Australia is on track to meet just two of its targets aimed at improving the lives of Aborigines, including increasing life expectancy and improving literacy, Australian Prime Minister Scott Morrison said on Tuesday.
In 2007, Australia introduced seven targets designed to address inequalities that see the country’s 700,000 Aborigines track near the bottom of its 25 million citizens in almost every economic and social indicator.
However, Morrison said that the government’s policy is failing and would be replaced.
“We perpetuated an ingrained way of thinking passed down over two centuries and more, and it was the belief that we knew better than our indigenous peoples. We don’t,” Morrison told parliament.
“We also thought we understood their problems better than they did. We don’t. They live them. We must see the gap we wish to close, not from our viewpoints, but from the viewpoint of indigenous Australians,” he said.

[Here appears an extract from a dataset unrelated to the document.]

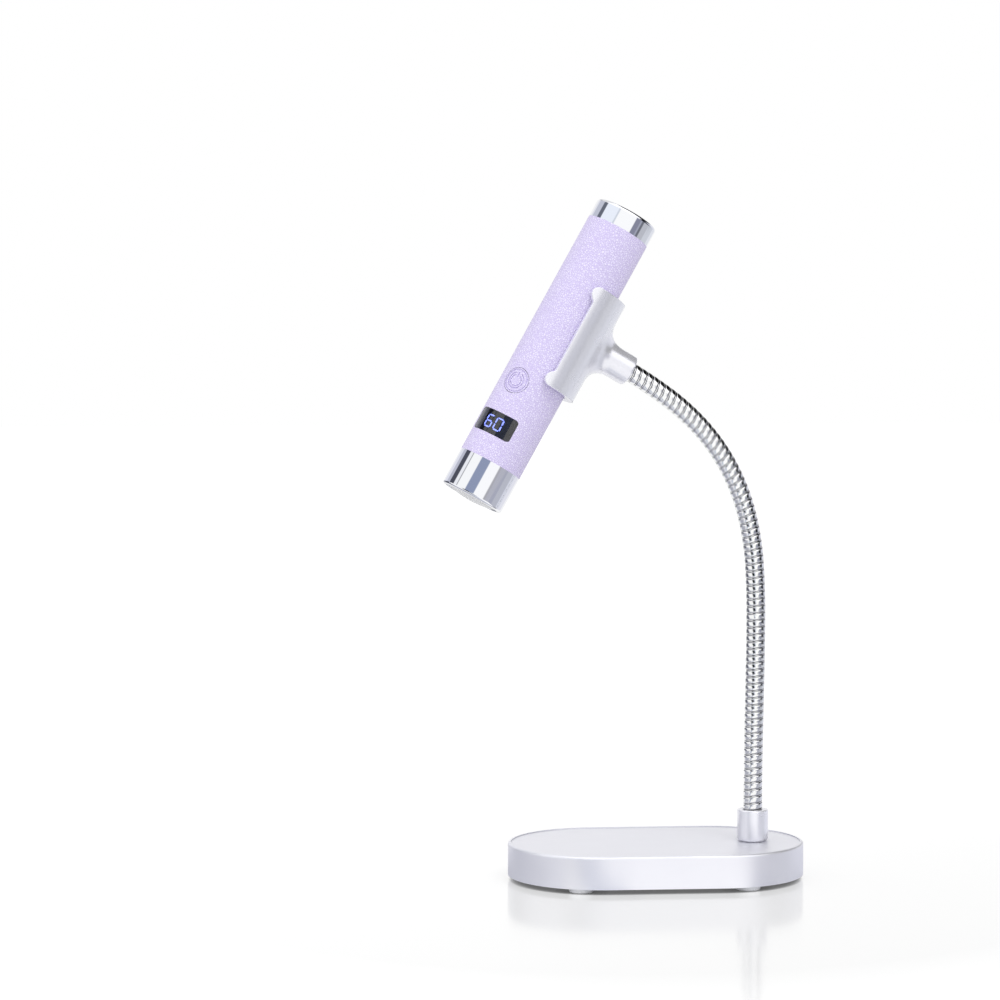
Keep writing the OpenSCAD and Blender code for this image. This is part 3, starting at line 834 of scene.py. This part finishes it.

Morrison said new Aboriginal polices would be designed following consultation with the country’s Aborigines, with whom Australia has struggled to reconcile following hundreds of years of brutal segregation.
Aborigines arrived on the continent at least 50,000 years before British colonists, but are not recognized in the country’s constitution.
According to the annual report, literacy rates for Aboriginal students are 20 percent behind the national benchmark and child mortality is more than double that for non-Aboriginal children, while unemployment in the Aboriginal population is more than 25 percent higher than the rest of the country.
“There is more than just a gap, it is a chasm, a gaping wound on the soul of our nation,” said Pat Turner, chief executive officer at the National Aboriginal Community Controlled Health Organisation.
“Collectively, we need to call this out, be truthful about the failure of governments and how we got here, so that we can chart a new and honest way forward,” Turner said.